- **The problem**:
Find each line with the string "tree" and copy it.

- **Material to process**:
>> begin
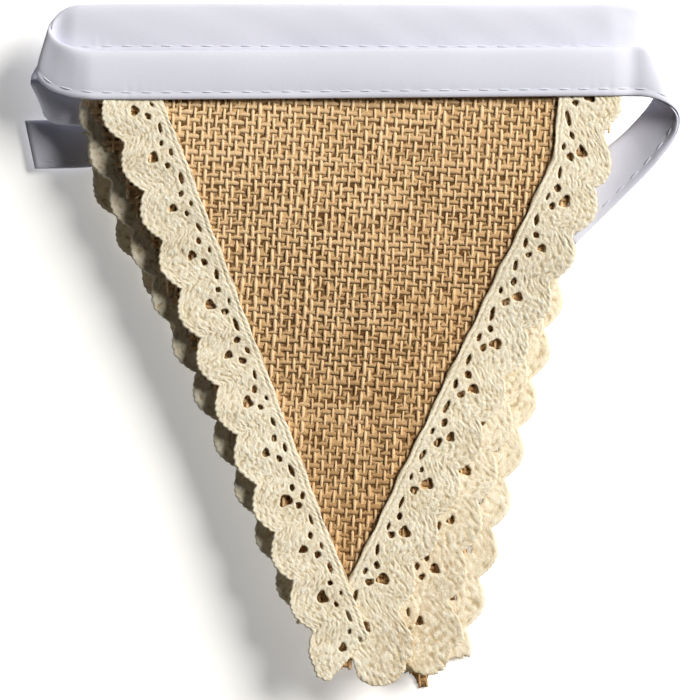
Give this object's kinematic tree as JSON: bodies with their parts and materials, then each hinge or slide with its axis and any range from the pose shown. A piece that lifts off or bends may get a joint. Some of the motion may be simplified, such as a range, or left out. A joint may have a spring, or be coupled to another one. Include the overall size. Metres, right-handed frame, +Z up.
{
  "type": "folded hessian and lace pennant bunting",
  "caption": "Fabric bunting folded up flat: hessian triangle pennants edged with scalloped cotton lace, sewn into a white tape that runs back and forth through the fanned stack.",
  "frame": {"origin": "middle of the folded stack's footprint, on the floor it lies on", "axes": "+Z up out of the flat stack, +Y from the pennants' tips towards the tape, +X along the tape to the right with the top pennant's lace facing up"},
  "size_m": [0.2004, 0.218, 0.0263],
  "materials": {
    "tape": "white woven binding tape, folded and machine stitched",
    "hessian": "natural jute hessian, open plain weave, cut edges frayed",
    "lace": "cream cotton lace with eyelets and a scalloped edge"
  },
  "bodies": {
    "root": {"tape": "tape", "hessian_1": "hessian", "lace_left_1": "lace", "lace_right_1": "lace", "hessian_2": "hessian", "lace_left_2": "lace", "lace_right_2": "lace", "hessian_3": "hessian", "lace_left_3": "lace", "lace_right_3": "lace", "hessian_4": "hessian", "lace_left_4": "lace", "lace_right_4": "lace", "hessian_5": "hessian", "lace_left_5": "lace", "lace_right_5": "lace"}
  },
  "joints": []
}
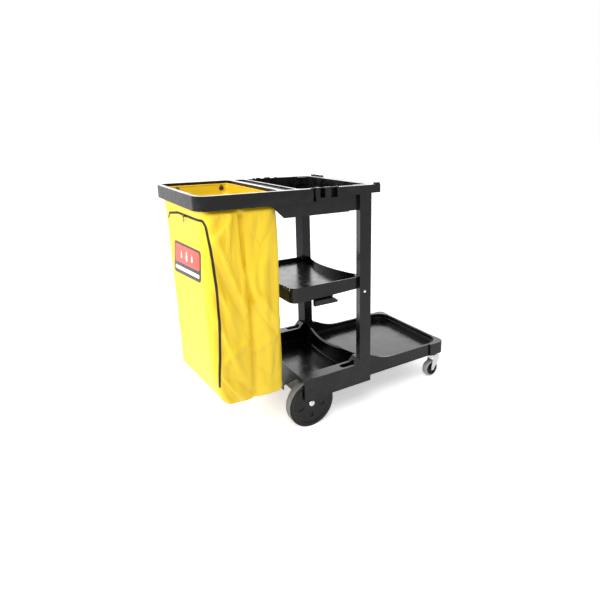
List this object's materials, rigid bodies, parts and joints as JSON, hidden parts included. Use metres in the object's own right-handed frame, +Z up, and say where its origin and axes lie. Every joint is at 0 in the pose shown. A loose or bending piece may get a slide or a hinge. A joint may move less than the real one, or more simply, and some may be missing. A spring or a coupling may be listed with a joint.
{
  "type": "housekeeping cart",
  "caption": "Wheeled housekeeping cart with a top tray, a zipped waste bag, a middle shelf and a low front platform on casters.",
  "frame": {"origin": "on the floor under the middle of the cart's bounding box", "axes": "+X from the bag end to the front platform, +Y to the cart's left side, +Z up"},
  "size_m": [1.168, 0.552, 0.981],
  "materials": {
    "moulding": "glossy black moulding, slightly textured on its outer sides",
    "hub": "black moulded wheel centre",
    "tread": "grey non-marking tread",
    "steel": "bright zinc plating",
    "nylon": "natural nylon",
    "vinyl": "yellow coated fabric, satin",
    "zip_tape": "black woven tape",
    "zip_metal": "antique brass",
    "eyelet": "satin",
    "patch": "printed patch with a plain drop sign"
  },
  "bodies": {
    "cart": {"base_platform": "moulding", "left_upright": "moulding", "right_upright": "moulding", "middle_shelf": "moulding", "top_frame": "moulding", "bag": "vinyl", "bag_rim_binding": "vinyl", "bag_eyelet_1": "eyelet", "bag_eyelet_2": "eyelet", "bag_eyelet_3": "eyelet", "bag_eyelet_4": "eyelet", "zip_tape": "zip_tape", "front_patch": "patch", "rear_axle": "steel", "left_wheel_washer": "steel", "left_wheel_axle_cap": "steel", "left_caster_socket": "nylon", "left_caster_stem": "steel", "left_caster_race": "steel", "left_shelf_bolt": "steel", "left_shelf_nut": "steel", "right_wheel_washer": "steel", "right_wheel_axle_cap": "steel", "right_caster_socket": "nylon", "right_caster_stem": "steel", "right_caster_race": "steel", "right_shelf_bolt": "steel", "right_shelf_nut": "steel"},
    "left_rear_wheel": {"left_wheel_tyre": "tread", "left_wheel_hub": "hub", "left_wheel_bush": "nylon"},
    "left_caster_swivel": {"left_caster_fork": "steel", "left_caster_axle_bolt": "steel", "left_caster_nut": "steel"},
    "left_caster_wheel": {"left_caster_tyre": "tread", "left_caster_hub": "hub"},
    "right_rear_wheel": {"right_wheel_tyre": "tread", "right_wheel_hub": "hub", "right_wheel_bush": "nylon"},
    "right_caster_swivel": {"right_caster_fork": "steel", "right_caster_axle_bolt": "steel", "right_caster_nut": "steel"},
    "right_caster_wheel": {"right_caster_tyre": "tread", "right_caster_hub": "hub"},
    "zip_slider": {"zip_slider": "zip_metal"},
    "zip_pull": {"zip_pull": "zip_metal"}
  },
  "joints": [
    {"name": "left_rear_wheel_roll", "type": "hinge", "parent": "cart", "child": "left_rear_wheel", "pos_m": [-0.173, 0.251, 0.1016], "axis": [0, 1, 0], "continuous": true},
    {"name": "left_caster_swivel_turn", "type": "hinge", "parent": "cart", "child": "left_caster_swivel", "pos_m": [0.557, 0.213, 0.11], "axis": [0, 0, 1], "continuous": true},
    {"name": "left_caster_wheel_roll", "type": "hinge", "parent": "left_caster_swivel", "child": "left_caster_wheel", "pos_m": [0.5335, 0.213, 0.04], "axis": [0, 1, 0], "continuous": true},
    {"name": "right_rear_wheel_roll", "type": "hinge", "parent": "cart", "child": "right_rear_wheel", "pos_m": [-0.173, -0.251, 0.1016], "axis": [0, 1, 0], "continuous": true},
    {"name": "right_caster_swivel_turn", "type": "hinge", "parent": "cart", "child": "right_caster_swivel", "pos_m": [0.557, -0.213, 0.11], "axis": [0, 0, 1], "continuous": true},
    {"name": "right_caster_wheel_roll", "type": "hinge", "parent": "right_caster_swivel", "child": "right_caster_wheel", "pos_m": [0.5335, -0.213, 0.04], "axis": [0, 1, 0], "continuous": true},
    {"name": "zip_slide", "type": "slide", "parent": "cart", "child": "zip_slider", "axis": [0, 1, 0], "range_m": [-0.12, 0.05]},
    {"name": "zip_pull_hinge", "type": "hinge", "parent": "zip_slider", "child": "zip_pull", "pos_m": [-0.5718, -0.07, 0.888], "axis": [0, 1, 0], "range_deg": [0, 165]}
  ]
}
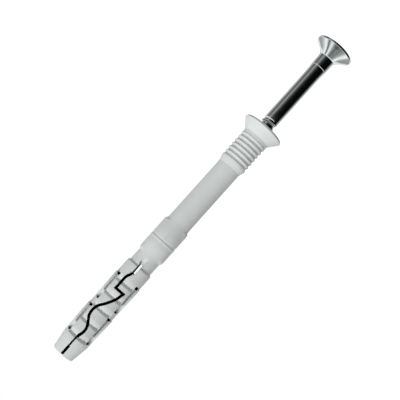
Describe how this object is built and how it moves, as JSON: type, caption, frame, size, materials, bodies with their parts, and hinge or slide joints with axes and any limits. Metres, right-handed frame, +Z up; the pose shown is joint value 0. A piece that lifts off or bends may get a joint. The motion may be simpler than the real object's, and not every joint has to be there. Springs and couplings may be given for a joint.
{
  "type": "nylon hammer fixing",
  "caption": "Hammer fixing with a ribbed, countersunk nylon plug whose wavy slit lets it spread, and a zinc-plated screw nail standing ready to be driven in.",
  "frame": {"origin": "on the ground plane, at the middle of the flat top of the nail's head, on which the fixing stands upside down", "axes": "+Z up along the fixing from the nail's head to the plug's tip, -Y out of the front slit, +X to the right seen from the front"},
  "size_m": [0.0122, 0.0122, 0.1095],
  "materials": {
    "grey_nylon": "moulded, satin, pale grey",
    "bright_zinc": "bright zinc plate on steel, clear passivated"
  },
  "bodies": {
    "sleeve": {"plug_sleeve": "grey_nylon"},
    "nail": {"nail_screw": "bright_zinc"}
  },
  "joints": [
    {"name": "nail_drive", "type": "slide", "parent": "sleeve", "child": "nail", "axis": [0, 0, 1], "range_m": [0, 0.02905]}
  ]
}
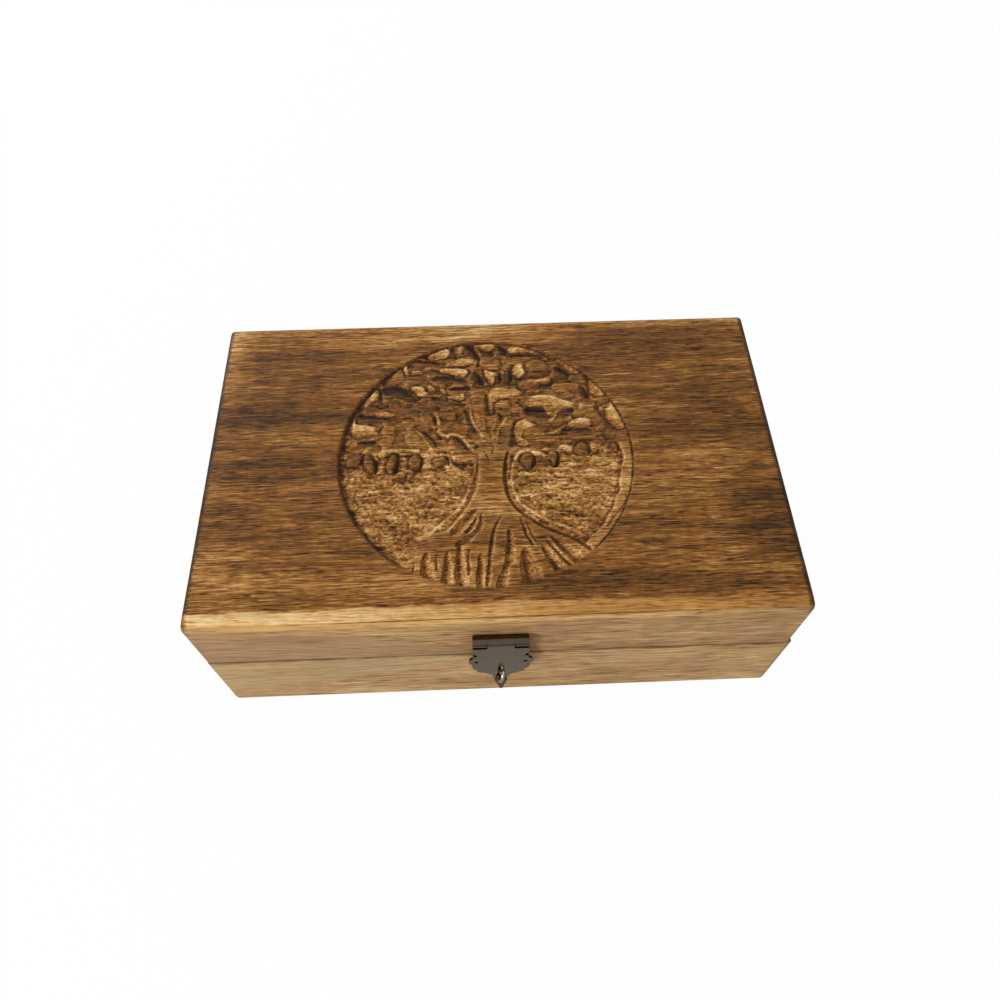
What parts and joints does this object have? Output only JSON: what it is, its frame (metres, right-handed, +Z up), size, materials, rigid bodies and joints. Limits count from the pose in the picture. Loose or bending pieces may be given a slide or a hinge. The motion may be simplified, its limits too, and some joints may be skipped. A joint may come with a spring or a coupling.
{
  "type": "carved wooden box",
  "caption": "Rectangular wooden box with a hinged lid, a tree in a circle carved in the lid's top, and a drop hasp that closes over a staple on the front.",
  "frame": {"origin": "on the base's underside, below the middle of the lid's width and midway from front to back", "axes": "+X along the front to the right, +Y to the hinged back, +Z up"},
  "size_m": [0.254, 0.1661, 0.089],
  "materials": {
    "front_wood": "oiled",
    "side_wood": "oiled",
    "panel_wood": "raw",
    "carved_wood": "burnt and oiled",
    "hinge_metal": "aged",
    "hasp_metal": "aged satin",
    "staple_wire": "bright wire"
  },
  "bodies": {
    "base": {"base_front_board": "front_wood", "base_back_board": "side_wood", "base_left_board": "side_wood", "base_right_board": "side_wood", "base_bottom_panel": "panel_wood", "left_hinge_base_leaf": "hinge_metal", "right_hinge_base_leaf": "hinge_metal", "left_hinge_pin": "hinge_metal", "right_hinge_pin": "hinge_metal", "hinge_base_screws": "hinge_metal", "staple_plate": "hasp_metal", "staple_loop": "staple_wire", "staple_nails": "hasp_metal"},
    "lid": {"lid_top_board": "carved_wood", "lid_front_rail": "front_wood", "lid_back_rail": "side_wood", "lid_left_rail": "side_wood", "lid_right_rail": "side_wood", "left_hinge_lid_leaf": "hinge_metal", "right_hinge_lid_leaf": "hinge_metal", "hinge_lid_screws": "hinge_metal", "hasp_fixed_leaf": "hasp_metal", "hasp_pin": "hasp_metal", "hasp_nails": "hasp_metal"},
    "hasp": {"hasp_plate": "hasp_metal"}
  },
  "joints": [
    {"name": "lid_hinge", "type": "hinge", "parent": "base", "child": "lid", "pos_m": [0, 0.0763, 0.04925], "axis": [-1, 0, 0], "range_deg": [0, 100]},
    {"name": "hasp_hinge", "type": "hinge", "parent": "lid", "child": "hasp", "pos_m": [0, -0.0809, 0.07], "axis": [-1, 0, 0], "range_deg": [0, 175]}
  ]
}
>> end
- **The answer**:
Give this object's kinematic tree as JSON: bodies with their parts and materials, then each hinge or slide with its axis and any range from the pose shown. A piece that lifts off or bends may get a joint. Some of the motion may be simplified, such as a range, or left out. A joint may have a spring, or be coupled to another one. Include the overall size. Metres, right-handed frame, +Z up.
  "caption": "Rectangular wooden box with a hinged lid, a tree in a circle carved in the lid's top, and a drop hasp that closes over a staple on the front.",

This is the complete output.